Pelluer credits WSU’s athletic trainers and compliance staff for strengthening his case, which was presented to the NCAA in an extension-of-clock waiver and approved on Jan. 25.
“Really, my hat’s off to them,” he said. “I owe them a lot, for sure.”
During the rehabilitation process, Pelluer watched muscle mass basically fall off his left leg – “it was so demoralizing,” he said – but he and WSU’s other walking wounded put in long hours at “Muscle Beach,” a quadrant of the practice field where, according to Pelluer, “injured guys go and just get swole.”
Eventually two other senior linebackers, Isaac Dotson, who missed four games with a concussion, and Nate DeRider, who was shelved for the rest of the year with a torn ACL, joined Pelluer for the body-sculpting sessions at “Muscle Beach.”
“We were just going to town every day,” Pelluer said, laughing. “It was just meathead sessions.”
The rehabilitation period also served as Pelluer’s early, unexpected foray into the coaching world. His father Scott, a former WSU linebacker who spent five years in the NFL, was a college assistant for 18 years at Boise State, Northern Arizona, Arizona and Washington. Pelluer is pursuing a master’s degree in education this year, in part because he realizes how many parallels there are between teaching and coaching.
“It’s just a different side of the same coin,” he reasons.
While Pelluer was healing his bum foot, he got the equivalent of an unpaid coaching internship and an opportunity to shadow the Cougars’ defensive coaches on game day from the press box. And when he wasn’t chiseling his biceps and triceps on “Muscle Beach,” Pelluer was observing his younger teammates, offering his wisdom and answering their questions.
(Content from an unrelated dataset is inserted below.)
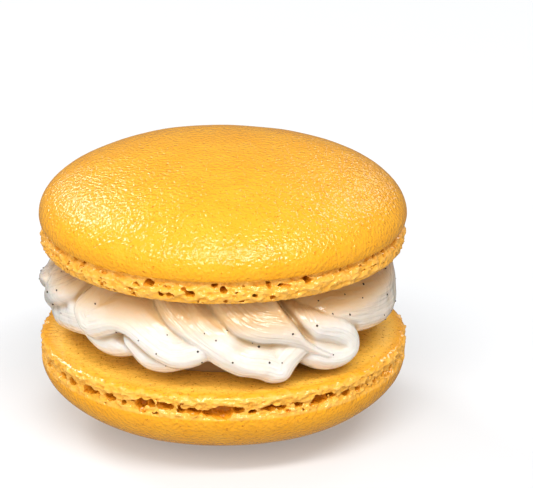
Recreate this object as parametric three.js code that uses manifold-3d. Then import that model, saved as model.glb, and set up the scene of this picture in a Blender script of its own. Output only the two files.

He clearly established some credibility, because to this day, they’re still asking.
“It was just fun being that guy that guys could come to,” Pelluer said.
But the real fun came during home games. Pelluer listened through a headset as graduate assistants frantically relayed messages from the press box to defensive coaches on the sideline, communicating pre-snap adjustments, personnel changes, formational notes, etc.
“So if the offense was busting out a new play that we didn’t see the week before in film, we had to come up with kind of quick adjustments and help out (defensive coordinator) (Alex) Grinch and the defensive staff on the field – kind of overcome that stuff,” Pelluer said. “So it was just fun. It was just quick, thinking on your feet and all the coaches working together. It was a fun atmosphere.”
Pelluer would be going into the right line of work if he eventually pursues a coaching career, Mike Leach believes.
“He loves football, he’s dedicated and he’s a big film guy,” the WSU coach said. “Understands it, kind of gets everybody lined up. Also a real instinctual guy.”
Added Leach: “Literally grew up in football with his fathers and uncles and all those guys having played. He’s one of those guys that all the intangibles, he knows those. And I happen to believe if you’ve got a guy like that, that rubs off on the others.”
But Pelluer, who’s on track to finish his career with more than 300 tackles – it would place him in WSU’s top 10 all-time – hopes the helmet-to-headset transition doesn’t come too soon. He’s a two-time All-Pac-12 honorable mention choice and was fourth in the conference with 93 tackles last season. While Pelluer doesn’t have the top-end speed that NFL scouts seek, he’s a strong, fundamental tackler who has a dogged work ethic that could become a major advantage if he’s able to get his foot in the door of a pro camp.
For now, though, it’s all about year No. 6 in Pullman – a special opportunity that almost didn’t exist for WSU’s (super) senior linebacker.